How do we change the inherent thinking about the right to equal resources among India’s growing population of wealthy professionals?

THE affluent professional in India has a problematic relationship with philanthropy. The notion of sharing their own, burgeoning wealth – which they consider their natural due in recompense for their work – is not informed with any idea of equality or empathy.

It is, instead, considered an opportunity for a display of moral superiority, of playing to the social gallery for adulation and approval, even of impacting their self-perceived balance-sheet of good and evil deeds.

It almost never stems from a conviction that there is something fundamentally wrong in an unequal society, and doing a little bit to right this wrong is one of the most human acts that can be performed.

There is no understanding of the enormous injustice that is being perpetrated in a country where 1% of the population owns 42.5% of the wealth, with the bottom 50% owning just 2.8%. There is no realisation that a more equitable sharing of assets is only a natural way to conform to the fundamental equality of all humans.

In these circumstances, it is hardly surprising that philanthropy in any form is low on the list of personal priorities even of individuals or groups who might be demonstrating their capacity for sensitivity, even empathy, in other situations.

The pitches that NGOs make to well-off sections of society to contribute money for the deprived follow the same pattern: the less-than-subtle emphasis is on the personal heroism, the acquisition of the halo of goodness, that making such a contribution implies.

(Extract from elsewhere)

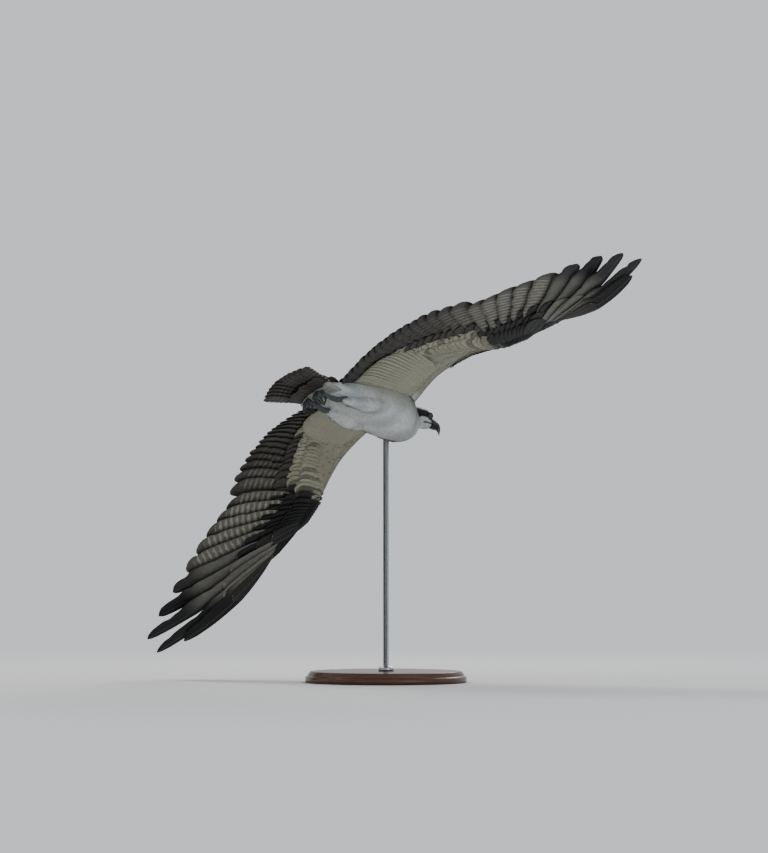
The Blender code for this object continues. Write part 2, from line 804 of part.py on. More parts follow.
def build_wing(name, side, parent):
    """Flesh, flight feathers, rows of coverts over and under them, and the alula."""
    draw = random.Random(WING_SEED + side)
    fan = wing_fan()
    pieces = [wing_core(fan)]
    for k in range(QUILLS):
        finger = k - (QUILLS - len(FINGER_NOTCH))
        stations = finger_vane(FINGER_NOTCH[finger]) if finger >= 0 else FLIGHT_VANE
        if k == 0:
            stations = tuple((s, lead, trail * 0.5) for s, lead, trail in stations)
        elif finger < 0:
            grown = ease_between(k, ARM_QUILLS - WIDTH_GROWTH, ARM_QUILLS + 1)
            wide = 1.0 + (PRIMARY_WIDTH - 1.0) * grown
            stations = tuple((s, lead * wide, trail * wide) for s, lead, trail in stations)
        pieces.append(fan_vane(fan, k, stations, VANE_TILT, stretch=1.0 + draw.uniform(-0.012, 0.012)))
    for face, count, first, last, start, end, low, high in COVERT_ROWS:
        for j in range(count):
            place = first + (last - first) * j / (count - 1)
            thin = core_half(place) / CORE_HALF[1]
            rise = (face * low * thin, face * high * (0.35 + 0.65 * min(thin, 1.0)))
            stretch = 1.0 + draw.uniform(-0.04, 0.04)
            pieces.append(fan_vane(fan, place, COVERT_VANE, VANE_TILT, (start, end), rise, stretch))
    for j in range(ALULA_QUILLS):
        pieces.append(alula_vane(fan, j))
    pieces = [mirrored(*lifted(verts, faces, side), side) for verts, faces in pieces]
    made = fuse(name, pieces, material("dark_feather"), parent)
    cut(made, *loft(torso_rings(GAP)))
    made.data.shade_smooth()
    return made


def ease_between(value, low, high):
    u = min(max((value - low) / (high - low), 0.0), 1.0)
    return u * u * (3.0 - 2.0 * u)


def lifted(verts, faces, side):
    """The same body, raised by the lift that its wing has at that distance from the trunk."""
    raised = []
    for v in verts:
        rise = HAND_LIFT[side] * ease_between(v[1], 0.15, 0.36)
        rise += FINGER_LIFT[side] * ease_between(v[1], 0.45, 0.72)
        ahead = min(max(1.0 + v[0] / TWIST_CHORD, 0.0), 1.0)
        rise += HAND_TWIST[side] * ahead * ease_between(v[1], 0.15, 0.36)
        raised.append(Vector((v[0], v[1], v[2] + rise)))
    return raised, faces


def alula_vane(fan, j):
    """One feather of the thumb, lying out along the leading edge over the hand."""
    start = at_span(LEADING_EDGE, WRIST[1] + 0.006) + Vector((-0.014 - 0.003 * j, 0.0, -0.001))
    reach = ALULA_LENGTH - ALULA_SHORTER * j
    end = at_span(LEADING_EDGE, WRIST[1] + reach) + Vector((-0.004 - 0.006 * j, 0, 0.0115 - 0.0018 * j))
    along = (end - start).normalized()
    over = fan.frame(ARM_QUILLS + 3, 0.0)[2]
    out = along.cross(over).normalized()
    if out.x < 0.0:
        out.negate()
    over = (over - along * over.dot(along)).normalized()
    points = [start.lerp(end, s) for s, _, _ in ALULA_VANE]
    count = len(points)
    return vane(points, [out] * count, [over] * count, ALULA_VANE, 3.0)


def tail_fan():
    """Quills of the tail from its left edge to its right one."""
    ends = []
    last = RECTRICES - 1
    for k in range(RECTRICES):
        u = 2.0 * k / last - 1.0
        root = Vector((TAIL_ROOT_X, -u * TAIL_ROOT_HALF, TAIL_ROOT_RISE))
        back = TAIL_TIP_X + (TAIL_CORNER[0] - TAIL_TIP_X) * abs(u) ** 2.2
        tip = Vector((back, -u * (TAIL_CORNER[1] - 0.010), TAIL_CORNER[2]))
        step = (last / 2.0 - abs(k - last / 2.0)) - last / 4.0
        layer = Vector((0, 0, RECTRIX_STEP * step))
        ends.append((root + layer, tip + layer))
    return ends


def build_tail(parent):
    """Rump, twelve flight feathers with the middle pair on top, and their coverts."""
    draw = random.Random(TAIL_SEED)
    start = TORSO_STATIONS[0]
    rings = []
    for back, width, above, below in RUMP_STATIONS:
        centre = Vector((start[0] - GAP - back, 0.0, start[1]))
        rings.append(ring(centre, Vector((0, 1, 0)), Vector((0, 0, 1)), width, above, below, TORSO_SIDES))
    pieces = [loft(rings)]
    ends = tail_fan()
    middle = (RECTRICES - 1) / 2.0
    for k, (root, tip) in enumerate(ends):
        side = 1.0 if k < middle else -1.0
        pieces.append(tail_vane(root, tip, side, RECTRIX_VANE, RECTRIX_TILT,
                                1.0 + draw.uniform(-0.008, 0.008), abs(k - middle) < 1.0))
    for face, count, half_root, half_tip, first, last, low, high in TAIL_COVERTS:
        for j in range(count):
            u = 2.0 * j / (count - 1) - 1.0
            side = 1.0 if u < 0.0 else -1.0
            layer = (1.0 - abs(u)) * COVERT_STEP * face
            root = Vector((first, -u * half_root, start[1] + face * low + layer))
            tip = Vector((last + 0.010 * abs(u), -u * half_tip, TAIL_CORNER[2] + face * high + layer))
            pieces.append(tail_vane(root, tip, side * face, COVERT_VANE, COVERT_TILT, 1.0, abs(u) < 0.01))
    made = fuse("tail", pieces, material("dark_feather"), parent)
    cut(made, *loft(torso_rings(GAP)))
    made.data.shade_smooth()
    return made


def tail_vane(root, tip, side, stations, tilt, stretch, middle=False):
    """Vane whose outer side, towards side, is the higher one."""
    tip = root.lerp(tip, stretch)
    along = (tip - root).normalized()
    over = Vector((0, 0, 1))
    out = over.cross(along) * side
    out = (out - along * out.dot(along)).normalized()
    if out.y * side < 0.0:
        out.negate()
    over = along.cross(out)
    if over.z < 0.0:
        over.negate()
    points = [root.lerp(tip, s) for s, _, _ in stations]
    if middle:
        inner = [abs(p.y) - GAP for p in points]
        stations = tuple((s, lead, min(trail, max(room, 0.001)))
                         for (s, lead, trail), room in zip(stations, inner))
    count = len(points)
    return vane(points, [out] * count, [over] * count, stations, tilt)


def build_thigh(name, side, parent):
    """Feathered thigh laid back along the belly."""
    knee, heel = Vector(KNEE), Vector(HEEL)
    along = (heel - knee).normalized()
    line = [knee - along * 0.030] + [knee.lerp(heel, s) for s in (0.0, 0.25, 0.50, 0.75, THIGH_END)]
    radii = (0.008, THIGH_RADIUS * 0.86, THIGH_RADIUS, THIGH_RADIUS * 0.82, THIGH_RADIUS * 0.60,
             SHANK_RADIUS * 1.12)
    verts, faces = mirrored(*tube(line, radii, 12), side)
    made = mesh_object(name, verts, faces, material("white_feather"), parent)
    cut(made, *loft(torso_rings(GAP)))
    made.data.shade_smooth()
    return made


def curl(start, along, bend, length, turn, steps):
    """Points of an arc that leaves start along a direction and turns towards bend."""
    points = [Vector(start)]
    for k in range(steps):
        angle = math.radians(turn) * (k + 0.5) / steps
        direction = along * math.cos(angle) + bend * math.sin(angle)
        points.append(points[-1] + direction * (length / steps))
    return points


def build_foot(name, side, parent):
    """Bare shank and closed foot: four toes folded under, each with its long claw."""
    knee, heel, foot = Vector(KNEE), Vector(HEEL), Vector(FOOT)
    start = knee.lerp(heel, THIGH_END) + (heel - knee).normalized() * GAP
    along = (foot - heel).normalized()
    shank = tube((start, heel, heel.lerp(foot, 0.5), foot, foot + along * 0.006),
                 (SHANK_RADIUS, SHANK_RADIUS * 1.1, SHANK_RADIUS * 0.9, SHANK_RADIUS * 1.15,
                  SHANK_RADIUS * 0.7), 10)
    pieces = [shank]
    down = Vector((0, 0, -1))
    for j, (aside, turn) in enumerate(TOES):
        out = Vector((0, 1, 0)) * math.sin(math.radians(aside))
        ahead = (along * math.cos(math.radians(aside)) + out).normalized()
        base = foot - along * 0.002 + out * 0.004
        toe = curl(base, ahead, down, TOE_LENGTH, turn, 4)
        radii = [TOE_RADIUS * r for r in (1.0, 1.05, 1.0, 0.95, 0.80)]
        pieces.append(tube(toe, radii, 6, across=ahead.cross(down)))
        last = (toe[-1] - toe[-2]).normalized()
        hook = (down - last * last.dot(down)).normalized() if abs(last.z) < 0.98 else -ahead
        if turn > 85.0:
            hook = -ahead
        claw = curl(toe[-1] - last * 0.003, last, hook, CLAW_LENGTH, CLAW_TURN, 4)
        pieces.append(tube(claw, (0.0027, 0.0026, 0.0021, 0.0014, 0.0004), 5, across=ahead.cross(down)))
    pieces = [mirrored(verts, faces, side) for verts, faces in pieces]
    made = fuse(name, pieces, material("leg_scale"), parent)
    made.data.shade_smooth()
    return made


def build_stand(parent):
    """Turned wooden disc with one steel rod up to the breast."""
    profile = [(BASE_RADIUS, 0.0), (BASE_RADIUS, BASE_THICKNESS - BASE_EDGE_ROUND)]
    for k in range(1, 5):
        angle = 0.5 * math.pi * k / 4
        profile.append((BASE_RADIUS - BASE_EDGE_ROUND * (1 - math.cos(angle)),
                        BASE_THICKNESS - BASE_EDGE_ROUND * (1 - math.sin(angle))))
    rings = [ring(Vector((0, 0, z)), Vector((1, 0, 0)), Vector((0, 1, 0)), r, r, r, 40)
             for r, z in profile]
    base = mesh_object("stand_base", *loft(rings), material("base_wood", 0.45))
    largest_body(base)
    low = BASE_THICKNESS + GAP
    levels = ((COLLAR_RADIUS, low), (COLLAR_RADIUS, low + COLLAR_HEIGHT * 0.7),
              (COLLAR_RADIUS * 0.8, low + COLLAR_HEIGHT), (ROD_RADIUS, low + COLLAR_HEIGHT + 0.001),
              (ROD_RADIUS, WRIST_HEIGHT))
    rings = [ring(Vector((0, 0, z)), Vector((1, 0, 0)), Vector((0, 1, 0)), r, r, r, 24)
             for r, z in levels]
    rod = mesh_object("stand_rod", *loft(rings), material("rod_steel", 0.25, 1.0))
    verts, faces = loft(torso_rings(GAP))
    place = bird_matrix()
    cut(rod, [place @ v for v in verts], faces)
    base.data.set_sharp_from_angle(angle=math.radians(40))
    rod.data.set_sharp_from_angle(angle=math.radians(40))


def main():
    clear_scene()
    bird = bpy.data.objects.new("bird", None)
    bpy.context.scene.collection.objects.link(bird)
    bird.matrix_world = bird_matrix()
    bpy.context.view_layer.update()
    build_torso(bird)
    build_neck(bird)
    build_head(bird)
    build_eyes(bird)
    build_bill(bird)
    for name, side in (("wing_left", 1), ("wing_right", -1)):
        build_wing(name, side, bird)
    build_tail(bird)
    for name, side in (("left", 1), ("right", -1)):
        build_thigh("thigh_" + name, side, bird)
        build_foot("foot_" + name, side, bird)
    build_stand(bird)


main()
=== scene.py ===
"""Looks of a life-size osprey in banking flight, held over a wooden base by one steel rod.

The bird is worked out level in its own frame, +X towards the bill, +Y to its left and
+Z to its back, with the origin midway between the leading edges of the two wrists.
BIRD then turns and lifts every piece over the stand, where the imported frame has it.
"""

import json
import math
import random
from contextlib import contextmanager
from functools import partial

import bmesh
import bpy
import numpy as np
from mathutils import Matrix, Vector

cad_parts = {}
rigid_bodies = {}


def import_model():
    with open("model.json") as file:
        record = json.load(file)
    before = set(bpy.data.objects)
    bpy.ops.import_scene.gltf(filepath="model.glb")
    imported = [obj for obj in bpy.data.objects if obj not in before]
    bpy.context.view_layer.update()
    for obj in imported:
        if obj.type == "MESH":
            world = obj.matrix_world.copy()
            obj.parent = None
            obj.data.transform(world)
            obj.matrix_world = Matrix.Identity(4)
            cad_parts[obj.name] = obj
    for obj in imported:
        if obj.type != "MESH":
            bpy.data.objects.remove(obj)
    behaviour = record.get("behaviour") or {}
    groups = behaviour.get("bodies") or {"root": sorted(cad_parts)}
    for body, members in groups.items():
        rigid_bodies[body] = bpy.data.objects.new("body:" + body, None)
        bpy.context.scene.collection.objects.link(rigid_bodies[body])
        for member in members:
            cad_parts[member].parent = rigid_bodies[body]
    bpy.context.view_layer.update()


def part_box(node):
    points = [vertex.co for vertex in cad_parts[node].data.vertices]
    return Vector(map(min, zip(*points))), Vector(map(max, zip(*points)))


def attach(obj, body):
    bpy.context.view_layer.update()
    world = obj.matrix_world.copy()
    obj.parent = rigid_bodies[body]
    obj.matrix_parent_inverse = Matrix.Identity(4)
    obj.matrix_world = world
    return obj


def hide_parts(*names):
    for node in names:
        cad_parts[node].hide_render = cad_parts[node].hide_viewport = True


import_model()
STAND_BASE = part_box("stand_base")
STAND_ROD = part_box("stand_rod")

bl_info = {
    "name": "Osprey in flight on a stand",
    "version": (1, 0, 0),
    "blender": (4, 5, 0),
    "location": "View3D > Sidebar > Osprey",
    "description": "Builds the skin, feathers, head, feet, stand and stage of a flying osprey",
    "category": "Add Mesh",
}

MM = 0.001

# Attitude on the stand, in degrees, and the place of the wrists
HEADING = 53.0
NOSE_DOWN = 9.0
BANK_LEFT = 35.0
WRISTS_AT = (0.059, 0.054, 0.54)

# Trunk stations: x, height of the axis, half width, height over and under the axis
RUMP_STATIONS = (
    (-0.343, 0.027, 0.018, 0.0030, 0.0030),
    (-0.327, 0.027, 0.031, 0.0070, 0.0080),
    (-0.307, 0.027, 0.037, 0.0120, 0.0140),
)
TORSO_STATIONS = (
    (-0.285, 0.027, 0.040, 0.017, 0.019),
    (-0.245, 0.026, 0.046, 0.026, 0.030),
    (-0.200, 0.025, 0.049, 0.035, 0.040),
    (-0.150, 0.025, 0.056, 0.043, 0.050),
    (-0.100, 0.025, 0.059, 0.049, 0.061),
    (-0.055, 0.024, 0.055, 0.047, 0.068),
    (-0.024, 0.023, 0.0390, 0.038, 0.0580),
    (0.002, 0.023, 0.0225, 0.0265, 0.0385),
)
# Head: turned down and to the right, and rolled back towards level in the bank, in degrees
HEAD_PITCH = 30.0
HEAD_YAW = 13.0
HEAD_ROLL = 26.0
HEAD_AT = (0.0380, -0.0022, 0.0252)
# Head stations: distance along the head's axis, rise, half width, over, under
HEAD_STATIONS = (
    (-0.022, -0.001, 0.0235, 0.0205, 0.0225),
    (-0.012, 0.000, 0.0245, 0.0225, 0.0230),
    (0.000, 0.001, 0.0243, 0.0230, 0.0225),
    (0.010, 0.001, 0.0220, 0.0215, 0.0205),
    (0.018, 0.000, 0.0180, 0.0180, 0.0170),
    (0.0245, -0.0015, 0.0125, 0.0115, 0.0115),
)
NECK_REACH = 0.022
EYE_AT = (0.0095, 0.0150, 0.0065)
EYE_OUT = (0.10, 1.0, 0.10)
CERE_UNDER = 0.0095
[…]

Those soliciting such contributions – their idealism and doggedness in the face of rejection is extraordinary and unequivocally admirable – make transparent appeals to the potential donor’s conscience and probable guilt in order to get something out of them.

Surely the time has come to change this. In a country where everyone is competing for limited resources, it is all the more important to inculcate a sense of fairness, to instil the realisation that it is one human’s natural, fundamental, even cosmic right to have access to the same standards of living – including food, shelter, education, healthcare, and the resultant freedom – as everyone else.

As we have seen over 50-odd years of a more or less socialist economic framework, followed by 25 years and counting of the charge towards a market economy, neither system has succeeded in changing the fabric of society in a way that economic strategies and forces are consciously directed towards reducing, and finally eliminating, financial disparities.

In this situation, only a profound change in the zeitgeist can ensure that wealth, no matter how it is created, is distributed in a way that reflects the fundamental equality between humans.

The professional, in particular, used as they are to the paradigm of competition, must find a way to internalise the philosophy of equality, to direct their efforts not just towards the construction of pools of wealth, but also towards its redistribution. Unfortunately, the neoliberal ethos is driving even fair-minded individuals and groups of people towards widening the disparities further. The problem, it appears, is someone else’s (the government’s?) to solve.

Perhaps any sustained strategy for converting citizens to philanthropy must begin not with appeals for contributions, but with efforts to change the intrinsic thinking about the right to equal resources. Redistribution of personal wealth, then, might become not a choice but an organic component of living.